Les Thomas is patriotic.

Through short breaths on his portable oxygen tank the longtime guru of Flags over Manteca talks about how great it will be once the public sees that the 2,500 Old Glories lining Manteca’s streets on major holidays are no longer faded glories. 

He talks about the volunteers that have gathered to take the flags off of their poles and transport them down to Park Lane Cleaners – where they’ll be touched up for the first time in more than a decade – and how residents and businesses pooled their collective resources to hit the $10,000 target to make the undertaking possible. 

And Les Thomas talks about Manteca – the town that Pastor Mike Dillman calls the “most patriotic city in America” – and everything that it stands for. 

“Patriotism is alive and well in Manteca and this shows that,” Thomas said. “It’s shown dramatically with these volunteers and these people that are coming out to help. It says a lot about these people and this community.”

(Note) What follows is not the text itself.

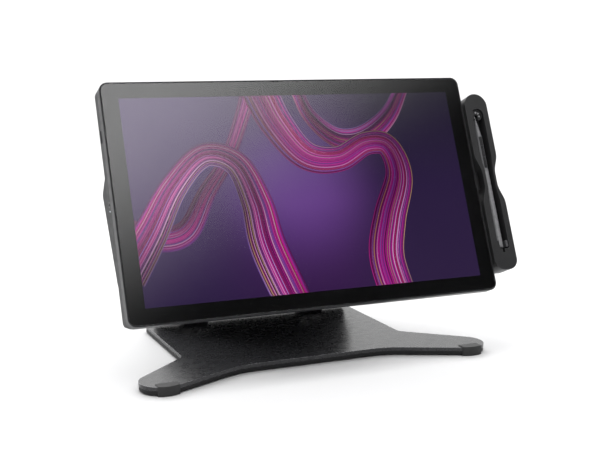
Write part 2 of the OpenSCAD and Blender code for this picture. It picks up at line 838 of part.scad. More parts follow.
module pen_button(i) {
    color([0.12, 0.12, 0.13]) on_screen() on_pen()
        span_box(about(0, pen_button_x), [-pen_r - 0.5, -pen_r + 0.8], pen_button_z[i]);
}
module pen_button_front() { pen_button(2); }
module pen_button_middle() { pen_button(1); }
module pen_button_rear() { pen_button(0); }

module pen_nib() {
    tip = 2.4;
    color([0.15, 0.15, 0.15]) on_screen() on_pen() {
        translate([0, 0, cone_z - 8]) cylinder(r = nib_r, h = pen_z[1] - tip - cone_z + 8);
        translate([0, 0, pen_z[1] - tip]) cylinder(r1 = nib_r, r2 = 0.35, h = tip);
    }
}

base_plate();
base_underlay();
foot_cap_left();
foot_cap_right();
rear_foot();
hinge_block_left();
hinge_block_right();
block_screws();
lower_shaft();
hinge_washers();
arm_plate();
arm_bushes();
upper_shaft();
shaft_caps();
head_bracket();
turn_washer();
turn_spindle();
turn_retainer();
mount_plate();
mount_screws();
rear_cover();
mid_frame();
cover_glass();
lcd_panel();
digitizer_board();
heat_spreader();
main_board();
driver_board();
port_shells();
fan_housing();
fan_rotor();
grip_left();
grip_right();
audio_jack();
status_lamp();
case_screws();
power_button();
key_left_1();
key_left_2();
key_left_3();
key_left_4();
key_right_1();
key_right_2();
key_right_3();
key_right_4();
tray_body();
tray_liner();
tray_bracket();
nib_holder();
spare_nibs();
tray_clip();
pen_barrel();
pen_cone();
pen_core();
pen_tail();
pen_button_front();
pen_button_middle();
pen_button_rear();
pen_nib();
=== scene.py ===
"""Looks of the pen drawing tablet: a lit pen display on a folding stand, with a pen tray at its side."""

import json
import math
import random

import bmesh
import bpy
from mathutils import Matrix, Vector

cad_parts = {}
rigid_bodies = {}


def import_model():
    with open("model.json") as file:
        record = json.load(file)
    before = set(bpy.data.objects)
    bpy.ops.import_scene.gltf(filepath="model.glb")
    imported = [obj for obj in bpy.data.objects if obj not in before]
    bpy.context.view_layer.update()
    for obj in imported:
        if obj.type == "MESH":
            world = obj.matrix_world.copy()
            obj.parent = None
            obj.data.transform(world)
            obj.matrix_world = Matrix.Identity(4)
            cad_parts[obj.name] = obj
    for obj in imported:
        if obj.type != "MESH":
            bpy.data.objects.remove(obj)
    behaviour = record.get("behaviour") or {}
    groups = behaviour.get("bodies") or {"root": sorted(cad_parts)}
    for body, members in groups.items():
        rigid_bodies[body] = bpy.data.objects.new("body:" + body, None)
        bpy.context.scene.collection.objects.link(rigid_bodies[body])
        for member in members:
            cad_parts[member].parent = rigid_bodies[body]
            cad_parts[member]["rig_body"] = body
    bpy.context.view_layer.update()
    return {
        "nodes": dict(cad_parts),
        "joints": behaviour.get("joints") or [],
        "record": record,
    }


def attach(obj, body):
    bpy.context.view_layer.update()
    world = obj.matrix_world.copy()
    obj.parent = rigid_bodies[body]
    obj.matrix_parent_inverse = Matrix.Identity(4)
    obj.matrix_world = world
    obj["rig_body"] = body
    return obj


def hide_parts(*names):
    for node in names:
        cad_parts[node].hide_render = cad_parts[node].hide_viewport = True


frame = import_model()
NODES = frame["nodes"]
MM = 0.001


# ---------- the display's own directions: x right, y back from the glass, z up the glass ----------

def joint(name):
    return next(j for j in frame["joints"] if j["name"] == name)


normal = Vector(joint("screen_turn")["axis"])          # out of the glass, towards the person who draws
LEAN = math.atan2(normal.z, -normal.y)
TURN = Matrix.Rotation(-LEAN, 4, "X")


def turned_box(node):
    """The lowest and highest corner of a CAD node in directions turned with the display."""
    points = [TURN.inverted() @ v.co for v in NODES[node].data.vertices]
    return (Vector([min(p[i] for p in points) for i in range(3)]),
            Vector([max(p[i] for p in points) for i in range(3)]))


glass_low, glass_high = turned_box("cover_glass")
ORIGIN = Vector(((glass_low.x + glass_high.x) / 2, glass_low.y, (glass_low.z + glass_high.z) / 2))
TO_WORLD = TURN @ Matrix.Translation(ORIGIN)
GLASS_MIDDLE = TO_WORLD @ Vector((0, 0, 0))


def local_box(node):
    """A CAD node's box in the display's own directions, in metres from the middle of the glass's front."""
    low, high = turned_box(node)
    return low - ORIGIN, high - ORIGIN


# ---------- camera, lights and floor ----------

LENS_MM, SENSOR_MM, FAR_CLIP = 64.48, 36, 50
CAMERA_FROM_GLASS = Vector((-0.4611, -1.0275, 0.1516))
CAMERA_DOWN, CAMERA_HEADING = 9.48, -23.72                # degrees

# How bright the studio's backdrop is, and as shares of it: the panel overhead in front, the panel overhead
# behind, the dark room and the left wall
BACKDROP = 1.15
FRONT_PANEL = 2.52
BACK_PANEL = 2.4
DARK_ROOM = 0.012
LEFT_WALL = 0.35
# The way towards each part of the studio, and how far along it the part starts and is complete
LIT_SIDE = ((-0.58, 0.50, 0.64), -0.293, -0.058)
TO_FRONT_PANEL = ((0.28, -0.74, 0.61), 0.86, 0.955)
TO_BACK_PANEL = ((0, 0.5, 0.87), 0.65, 0.95)
TO_LEFT_WALL = ((-1, -0.2, 0.1), 0.45, 0.85)

LIGHT_PLACE, LIGHT_AIM, LIGHT_SIZE, LIGHT_WATTS = (-0.2, 0.3, 2.2), (0, -0.1, 0), (1.2, 1.0), 12
FLOOR_REACH = 8
FLOOR_COLOUR = (0.72, 0.72, 0.725, 1)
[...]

On Wednesday Thomas oversaw a group of volunteers that were readying the placement of 603 flags that had just come back from the cleaners. They were neatly packaged in plastic bags like they were brand new, and they shined like they had just come back from the factory – a marked improvement over their shaded counterparts that have collected dirt and dust in the 12 years that they’ve been being placed out along major thoroughfares a dozen times every year. 

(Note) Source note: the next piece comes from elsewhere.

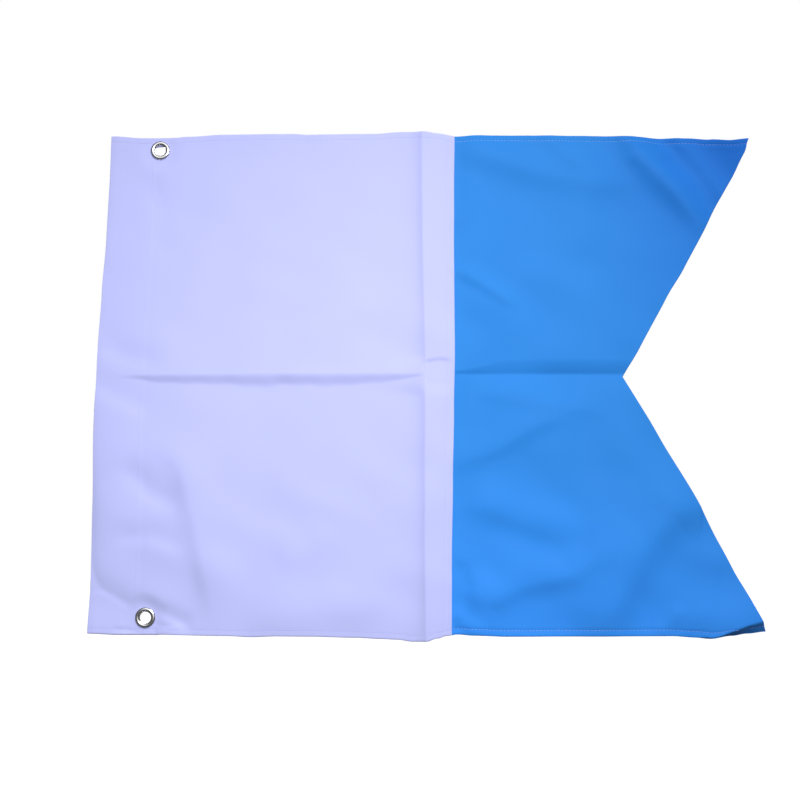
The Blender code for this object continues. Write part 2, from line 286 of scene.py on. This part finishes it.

With the warm morning sun beating down on him, Brandon Olson wasted no time in jumping into the back of the trailer positioned in the parking lot of Mountain Valley Express and placing the unloaded bags up on shelves until they could be torn into and placed onto their respective posts. 

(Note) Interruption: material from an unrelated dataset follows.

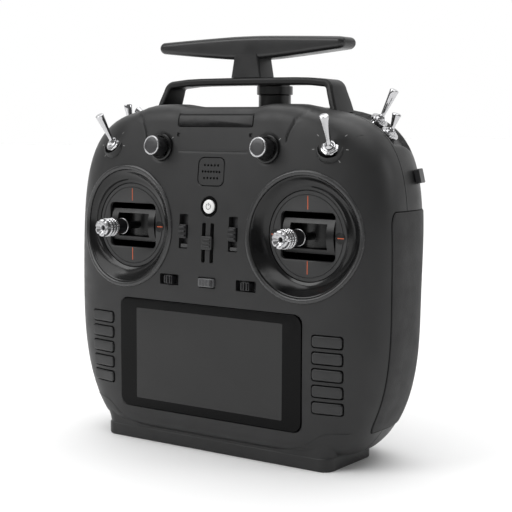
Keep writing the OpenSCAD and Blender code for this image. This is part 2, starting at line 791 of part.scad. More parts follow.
// ---- trims and sliders ----
module trim_up(side) color("#1c1c1e") on_front(side * trim_x, trim_z) {
    slab(trim_slot_w + 2, trim_slot + 6, 1, -flange_top - carriage_t, -flange_top);
    slab(trim_slot_w - 2 * slide_gap, trim_lever, 0.5, -flange_top - 0.5, 1.4);
    slab(trim_slot_w - 1.4, trim_lever - 3.4, 0.5, 1, 2.2);
}

module trim_up_left() trim_up(-1);
module trim_up_right() trim_up(1);

module trim_level(side) color("#1c1c1e") on_front(side * level_x, level_z) {
    slab(level_slot + 2, trim_slot_w + 0.8, 2.8, -flange_top - carriage_t, -flange_top);
    slab(level_lever, trim_slot_w - 2 * slide_gap, 0.5, -flange_top - 0.5, 1.4);
    slab(level_lever - 2.4, trim_slot_w - 1.4, 0.5, 1, 2.2);
}

module trim_level_left() trim_level(-1);
module trim_level_right() trim_level(1);

module centre_slider() color("#3c3d40") on_front(0, centre_z) {
    slab(centre_cap_w, centre_cap_l, 1, 0.4, 2);
    for (i = [-1, 1]) translate([i * centre_leg_x, 0, 0])
        slab(centre_leg_w, centre_leg_l, 0.3, -flange_top - 0.5, 1);
    slab(2 * centre_leg_x + centre_leg_w + 2, 9, 1, -flange_top - carriage_t, -flange_top);
}

module side_slider(side) color("#1a1a1c") at_side_slider(side) {
    slab(side_cap_w, side_cap_l, 0.8, 0.6, 3.2);
    slab(side_stem_w, side_stem_l, 0.4, -wall - 3, 1);
    slab(side_stem_w + 4, side_stem_l + 4, 0.8, -wall - 3.8, -wall - 2.2);
}

module side_slider_left() side_slider(-1);
module side_slider_right() side_slider(1);

// ---- dials ----
module dial_collars() color("#28292b") {
    both_sides() on_front(dial_x, dial_z) tube(dial_r + 2, dial_r + 0.4, 0.15, 1.1);
}

module dial_pots() color("#5c6066") {
    both_sides() on_front(dial_x, dial_z) {
        tube(bush_r + 0.5, 1.6, -wall - 1, 0.4);
        tube(6.4, 1.6, -wall - 6, -wall - 0.5);
    }
}

module dial(side) color("#1b1b1d") on_front(side * dial_x, dial_z) {
    tube(dial_r, dial_r - 1, 0.7, dial_h + 0.6);
    rod(dial_r - 0.5, 0.7, dial_h);
    rod(1.5, -wall - 5, 1);
}

module dial_left() dial(-1);
module dial_right() dial(1);

module dial_cap(side) color("#8b8c8f") on_front(side * dial_x, dial_z) {
    rod(dial_r - 1 - seat_gap, dial_h + run_gap, dial_h + 0.8);
}

module dial_cap_left() dial_cap(-1);
module dial_cap_right() dial_cap(1);

// ---- switches ----
module switch_bush() {
    difference() {
        rod(bush_r, -9, 2);
        rod(ball_r + 0.15, ball_z - ball_r - run_gap, 3);
    }
    translate([-6, -3.5, -16]) cube([12, 7, 8]);
}

module switch_bodies() color("#8a8d92") {
    for (side = [-1, 1]) {
        at_front_switch(side) rotate([0, 0, 90]) switch_bush();
        for (k = [0, 1]) at_rear_switch(side, k) rotate([0, 0, 90]) switch_bush();
    }
}

module switch_nut() {
    difference() {
        translate([0, 0, -0.6]) cylinder(r = nut_r, h = nut_t, $fn = 6);
        rod(bush_r + run_gap, -1, 3);
    }
}

module switch_nuts() color("#b9bbbe") {
    for (side = [-1, 1]) {
        at_front_switch(side) switch_nut();
        for (k = [0, 1]) at_rear_switch(side, k) switch_nut();
    }
}

// A lever standing on its ball, wider towards the tip
module lever(length, tip_r) {
    translate([0, 0, ball_z]) {
        sphere(r = ball_r);
        cylinder(r1 = 1.1, r2 = tip_r, h = length);
    }
}

module lean_over(angle, axis) {
    translate([0, 0, ball_z]) rotate(angle, axis) translate([0, 0, -ball_z]) children();
}

module front_lever(side) color("#c4c6c9") at_front_switch(side)
    lean_over(-switch_swing, [1, 0, 0]) lever(17, 2.3);

module front_lever_left() front_lever(-1);
module front_lever_right() front_lever(1);

module rear_lever(side, kind) color("#c4c6c9") {
    s = rear_levers[side < 0 ? 0 : 1][kind];
    at_rear_switch(side, s[0]) lean_over(s[2], [0, 1, 0]) lever(s[1], 2.4);
}

module rear_long_lever_left() rear_lever(-1, 0);
module rear_long_lever_right() rear_lever(1, 0);
module rear_short_lever_left() rear_lever(-1, 1);
module rear_short_lever_right() rear_lever(1, 1);

// ---- sound, status strip, power, fasteners ----
module speaker_grille() color("#313235") on_front(0, 143.2) difference() {
    slab(16, 14, 3.5, -1.2, 0.05);
    grille_holes(0.45, -2, 1);
}

module speaker() color("#202123") on_front(0, 143.2) {
    rod(7.8, -wall - 2, -wall - 0.3);
    rod(6, -wall - 5, -wall - 1);
}

module status_window() color("#17181a") on_front(0, 168.5) {
    slab(46.4, 5.7, 1.1, -1, 0.05);
}

module battery_cells() color("#3f6fb0") {
    for (j = [-1, 1])
        translate([-cell_len / 2, door_y - door_t - 1.2 - cell_r, door_z + door_h / 2 + j * cell_pitch / 2])
            rotate([0, 90, 0]) cylinder(r = cell_r, h = cell_len);
}

module battery_door() color("#2b2c2f") {
    translate([0, door_y, door_z + door_h / 2]) rotate([-90, 0, 0]) slab(door_w, door_h, 3, -door_t, 0);
}

module module_cover() color("#2b2c2f") {
    translate([0, cover_y, cover_z]) rotate([-90, 0, 0]) difference() {
        slab(cover_w, cover_h, 3, -cover_t, 0);
        for (k = [-3:3]) translate([k * 5, 0, -0.8]) linear_extrude(2) round_rect(2, 24, 0.9);
    }
}

module screws() color("#56585c") {
    both_sides() {
        for (p = screw_places)
            translate([p[0], 0, p[1]]) rotate([-90, 0, 0]) {
                rod(screw_head_r, seam_y + screw_seat + run_gap, seam_y + screw_seat + 2);
                rod(screw_r, seam_y - screw_grip, seam_y + screw_seat + 1);
            }
        for (i = [-1, 1], j = [-1, 1])
            translate([gimbal_x + i * ear_x, 0, stick_z + j * ear_z]) rotate([-90, 0, 0]) {
                rod(2.3, plate_y + plate_t + run_gap, plate_y + plate_t + 1.6);
                rod(pilot_r - run_gap, plate_y - gimbal_screw, plate_y + plate_t + 1);
            }
    }
}

front_shell();
rear_shell();
base_foot();
side_grips();
handle();
antenna_mast();
antenna();
display_glass();
display_panel();
main_board();
keypad_membranes();
gimbal_rings();
gimbal_faces();
gimbal_frames();
yoke_left();
yoke_right();
stick_left();
stick_right();
stick_tip_left();
stick_tip_right();
soft_key(-1, 0);  // key_left_1
soft_key(-1, 1);  // key_left_2
soft_key(-1, 2);  // key_left_3
soft_key(-1, 3);  // key_left_4
soft_key(-1, 4);  // key_left_5
soft_key(1, 0);  // key_right_1
soft_key(1, 1);  // key_right_2
soft_key(1, 2);  // key_right_3
soft_key(1, 3);  // key_right_4
soft_key(1, 4);  // key_right_5
power_button();
menu_button();
trim_up_left();
trim_up_right();
trim_level_left();
trim_level_right();
centre_slider();
side_slider_left();
side_slider_right();
dial_collars();
dial_pots();
dial_left();
dial_right();
dial_cap_left();
dial_cap_right();
switch_bodies();
switch_nuts();
front_lever_left();
front_lever_right();
rear_long_lever_left();
rear_long_lever_right();
rear_short_lever_left();
rear_short_lever_right();
speaker_grille();
speaker();
status_window();
battery_cells();
battery_door();
module_cover();
screws();
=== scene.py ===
"""Handheld radio transmitter: the looks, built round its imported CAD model.

Lengths are millimetres until a mesh is made, and the frame is the CAD model's:
+X to the right seen from the front, -Y out of the front face, +Z up.
"""
import json
import math

import bmesh
import bpy
import numpy as np
from mathutils import Matrix, Vector

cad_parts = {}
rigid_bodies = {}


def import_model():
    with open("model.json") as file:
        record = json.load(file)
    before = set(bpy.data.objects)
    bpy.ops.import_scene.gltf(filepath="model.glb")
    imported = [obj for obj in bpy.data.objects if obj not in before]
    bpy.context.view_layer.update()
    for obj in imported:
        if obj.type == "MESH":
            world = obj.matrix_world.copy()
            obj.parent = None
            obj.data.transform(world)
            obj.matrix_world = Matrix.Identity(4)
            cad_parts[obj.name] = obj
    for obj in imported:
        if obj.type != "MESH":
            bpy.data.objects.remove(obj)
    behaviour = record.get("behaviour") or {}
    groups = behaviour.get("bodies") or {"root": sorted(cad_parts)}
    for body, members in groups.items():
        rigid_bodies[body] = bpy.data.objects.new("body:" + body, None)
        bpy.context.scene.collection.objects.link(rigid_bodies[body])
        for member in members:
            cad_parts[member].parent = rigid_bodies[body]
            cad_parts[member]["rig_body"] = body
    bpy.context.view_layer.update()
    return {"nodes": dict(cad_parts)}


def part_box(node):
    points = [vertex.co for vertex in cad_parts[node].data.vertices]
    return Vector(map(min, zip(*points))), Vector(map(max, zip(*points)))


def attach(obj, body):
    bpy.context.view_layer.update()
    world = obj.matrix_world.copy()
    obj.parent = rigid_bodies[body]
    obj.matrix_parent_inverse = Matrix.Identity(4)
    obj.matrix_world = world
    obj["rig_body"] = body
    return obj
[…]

The work takes time – each flag is attached to the wooden posts with a pair of screws, and the post themselves have taken the same sort of beating over the years that the flags had. 

But given what the entire project represents, Olson said that spending a little bit of his time sprucing things up was a drop in the bucket compared to the sacrifices that people have made for that flag and that they continue to make for the country. 

“You’re talking about guys that are willing to take a bullet for me – the least that I can do is come down and volunteer to put out flags 12 times a year,” he said. “That’s the way I see it.”

Individual donations helped the Manteca Chamber of Commerce, the organization that oversees Flags over Manteca, raise just over $4,000. Local business owner Phil Waterford pledged a $5,000 donation and agreed to donate more money if it’s required to complete the project. 

He presented a check to chamber executive director Joann Beattie last week. 

“It’s amazing. Every day I’m going to the mailbox and I have a pile of checks from the community. I’m floored, really,” Beattie said. “I was wondering how we were going to manage having them all cleaned and how to do all of the work of taking them off of the poles. But Les has organized the whole thing. 

“We’re so appreciative, and I think that it’s amazing how fast they’ve accomplished what they’ve already accomplished.”